How do YOU manage irregular income and unplanned for expenses? Leave a comment and let us know.

11 thoughts on “Irregular Income And Unplanned For Expenses

  1. I’m not nearly as strict on the budget as you are. I have all of our monthly expenses and savings budgetted out and I have found that on average we go through another $500 every two weeks. This covers gas, car repairs, food, entertainment, diapers, misc, etc. My paychecks come every two weeks and my wife’s come twice a month so it is a bit of a balancing act. I plan each month and move over any excess to our Money Market. I’m sure there are some places we could save if we had the time to spend on a detailed budget, but we just don’t right now. We’re fairly frugal so I don’t think there is much waste.

  2. We budget for ALL things coming in and out like you do. But for the irregular and unplanned stuff, we also have a category in MS Money that we call our Buffer. Right now our Buffer category is budgeted at $200/month. It’s great because if we don’t have any unplanned expenses etc., then we’re under budget for that month – meaning more money to apply elsewhere for next month. Either way, we budget for worse-case-scenario. We know exactly what we have budgeted going in and out, and if we go under budget, even better.

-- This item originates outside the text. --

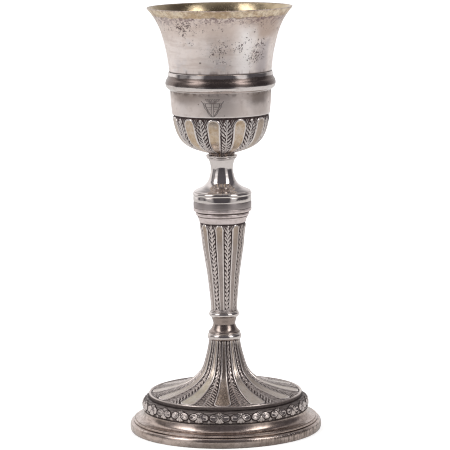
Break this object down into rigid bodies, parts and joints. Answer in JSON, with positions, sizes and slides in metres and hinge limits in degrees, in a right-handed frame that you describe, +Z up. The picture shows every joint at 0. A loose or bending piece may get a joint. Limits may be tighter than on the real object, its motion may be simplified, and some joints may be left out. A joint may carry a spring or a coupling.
{
  "type": "communion chalice",
  "caption": "Tall parcel-gilt silver chalice: flared cup screwed into a loose chased calyx, fluted baluster stem with drum knop, and stepped round foot with a palmette band.",
  "frame": {"origin": "centre of the foot's underside, on the table", "axes": "+Z up along the axis of the chalice, -Y to the front, where the shield on the calyx is, +X to the viewer's right"},
  "size_m": [0.1224, 0.1224, 0.27],
  "materials": {
    "silver_bright": "burnished silver, faint yellow-brown tarnish in the hollows",
    "silver_satin": "worn satin silver",
    "silver_chased": "chased silver, oxidised ground and bright ridges",
    "gilt_silver": "satin silver outside, gilt inside and along the lip",
    "iron": "dull filed iron"
  },
  "bodies": {
    "stand": {"base_rim": "silver_satin", "foot_cavetto_ring": "silver_satin", "palmette_band": "silver_chased", "foot_dome": "silver_chased", "foot_neck_ring": "silver_bright", "lower_spool": "silver_bright", "stem_base_ring": "silver_bright", "stem_shaft": "silver_chased", "stem_capital": "silver_satin", "knop_base_ring": "silver_bright", "knop_drum": "silver_satin", "neck_spool": "silver_bright", "seat_collar": "silver_satin", "coupling_sleeve": "silver_satin", "tie_rod": "iron"},
    "calyx": {"calyx_shell": "silver_chased", "calyx_rim_ring": "silver_bright"},
    "cup": {"cup_bowl": "gilt_silver", "cup_boss": "silver_satin", "cup_stud": "silver_satin"},
    "washer": {"foot_washer": "silver_satin"},
    "nut": {"retaining_nut": "iron"}
  },
  "joints": [
    {"name": "cup_turn", "type": "hinge", "parent": "stand", "child": "calyx", "pos_m": [0, 0, 0.1763], "axis": [0, 0, 1], "range_deg": [0, 2160]},
    {"name": "cup_lift", "type": "slide", "parent": "calyx", "child": "cup", "axis": [0, 0, 1], "range_m": [0, 0.0091]},
    {"name": "washer_drop", "type": "slide", "parent": "stand", "child": "washer", "axis": [0, 0, -1], "range_m": [0, 0.0075]},
    {"name": "nut_turn", "type": "hinge", "parent": "washer", "child": "nut", "pos_m": [0, 0, 0.054], "axis": [0, 0, -1], "range_deg": [0, 2160]}
  ],
  "couplings": [
    {"joint": "cup_lift", "follows": "cup_turn", "m_per_rad": 0.00023873},
    {"joint": "nut_turn", "follows": "washer_drop", "rad_per_m": 5026.5}
  ]
}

  3. We’re self employed in a commission-only industry, so our income varies every month. I also work at the library – that part of our income is steady. The way we budget is to have a set amount going towards our savings and investments (currently about $1200/month) as soon as we get paid. Then we take out money for set expenses, like the mortgage and utilities and the small credit card debt that we’re working away at. What’s left over is the variable part, and that’s what we allow ourselves to use for food, shopping, gas, fun, etc. That’s the amount that we can spend on our regular credit card each month. We pay off that card monthly, and we check the balance every day to make sure we’re not going over the amount that we can pay that month.

  4. My income varies month to month right now, so its difficult to budget to the penny. I have over 300K in debt, so, needless to say, things are a wee bit tight! I’m currently trying to build up a small savings account pot, just in case something really came up (besides another creditor calling!).

    I’m hoping to be able to budget down to the penny within a few months.

  5. I am not as strict as you, but do have simliar budgeting technique. I get paid every 2 weeks, pay all monthly bills thru online checking, use debit attached to a different account ($$ transferred from checking) for gas, groceries, and misc expenses between paydays. My irregular income, generated thru blog, ebay or craigslist is transferred direct to ING account as savings!!!

  6. I have a budget template that I tweak for every month, adding in additional income and expenses as necessary. If additional income is not matched by additional expenses, it goes into either savings / investments or

    Most categories of expenses have their own pot anyway, if there is more expense than income, it usually comes out of the “fun” pot.

  7. My wife and I both work, though my wife’s job is part time (she works from home) as she is a full time mom; and I have a side job as well. So we do a detailed budget for all expenses based solely off of my primary job’s paycheck (paid every two weeks).

    Any money left over from my main check as well as all other income (Wife’s part time job, my side job, ebay, etc…) has been going to pay down debt. This method has allowed us to become ‘consumer’ debt free this month (still owe on the house)!

    Moving forward, we will continue to employ the same method, however the ‘extra’ income will now be directed towards our emergency fund… yes, we are Dave Ramsey cult followers ;-). Once that is done we will move on to a church commitment we made and then on through the baby steps.

    (I love the podcast by the way)


  8. I try to budget out all of my “unplanned expenses”, so I’m never really surprised by anything. I’m pretty strict budgeter too–with irregular income, i give a portion of it to charity and the other portion goes toward any debts. I’d put it toward debt over any sort of saving goal or account.